### Written request
Print the lines of the data, starting with the first, up to and including the line where "of the legs." appears.

========

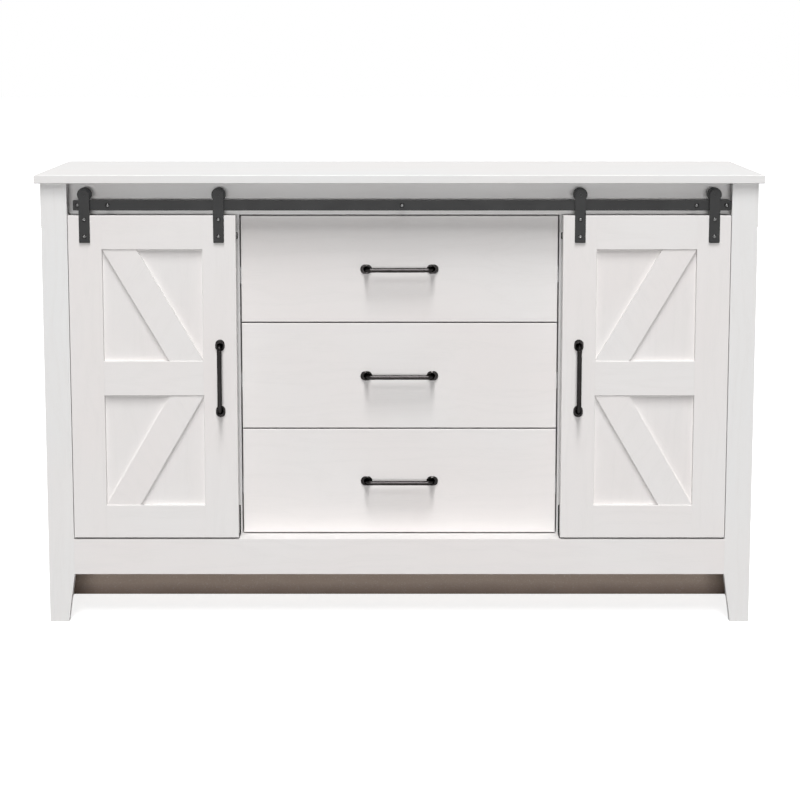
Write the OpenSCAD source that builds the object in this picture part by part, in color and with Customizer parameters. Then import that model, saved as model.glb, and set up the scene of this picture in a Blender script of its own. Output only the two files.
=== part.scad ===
// Sideboard buffet: three inset drawers between two barn doors that roll on a top rail.
// X runs to the right, Y from the front to the back, Z up; the floor is Z = 0.
// Depths (d) are measured backwards from the front faces of the legs.

/* [Body] */
// Width of the top
top_w = 1400; // [1300:10:1600]
// Depth of the top, front to back
top_d = 400; // [380:5:460]
// Height from the floor to the upper face of the top
total_h = 884; // [820:2:960]
// Thickness of the top
top_t = 16; // [12:1:25]
// How far the top reaches past each side
top_side_over = 10; // [0:1:20]
// How far the top reaches past the front legs
top_front_over = 10; // [0:1:20]
// Chamfer on the edges of the top and of the drawer fronts
edge_chamfer = 1; // [0.5:0.1:2]
// Thickness of sides, partitions, bottom, header, shelves and support board
board_t = 16; // [14:0.5:18]
// Thickness of the front legs and the apron
front_t = 16; // [14:0.5:18]
// Width of each front leg
leg_w = 50.5; // [46:0.5:60]
// Width of each front leg at the floor
leg_foot_w = 37; // [30:0.5:44]
// Height of the open space under the apron
foot_h = 96.5; // [80:0.5:110]
// Height of the apron
apron_h = 70.5; // [60:0.5:80]
// Height of the header board that carries the rail
header_h = 64.5; // [60:0.5:75]
// Distance from the leg fronts back to the header, partitions and drawer fronts
face_setback = 44; // [44:0.5:50]
// Thickness of the back panels
back_t = 4; // [3:0.5:5]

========

### Solution for this exercise
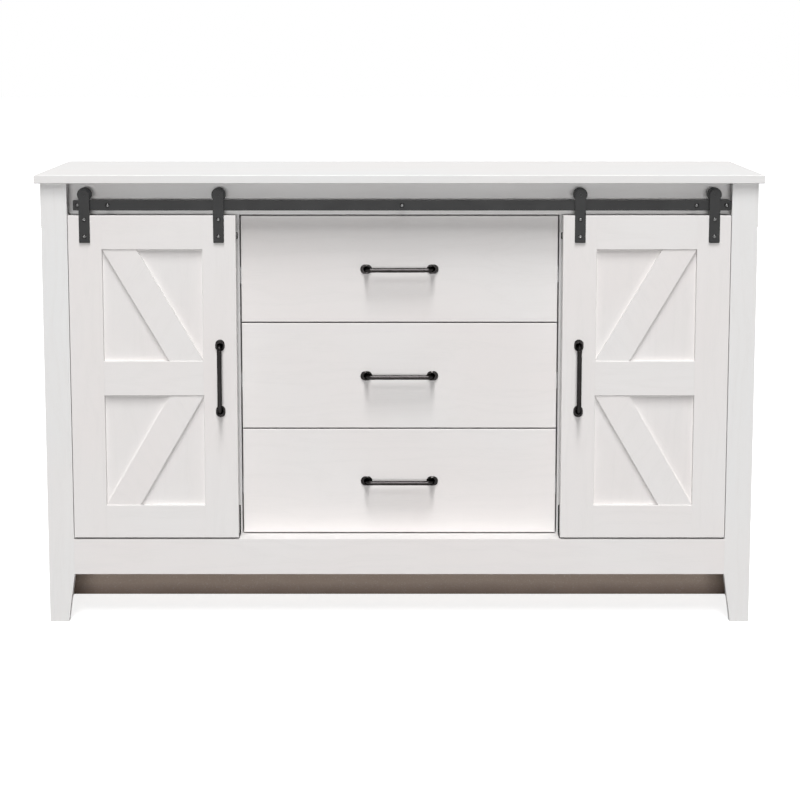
Write the OpenSCAD source that builds the object in this picture part by part, in color and with Customizer parameters. Then import that model, saved as model.glb, and set up the scene of this picture in a Blender script of its own. Output only the two files.
=== part.scad ===
// Sideboard buffet: three inset drawers between two barn doors that roll on a top rail.
// X runs to the right, Y from the front to the back, Z up; the floor is Z = 0.
// Depths (d) are measured backwards from the front faces of the legs.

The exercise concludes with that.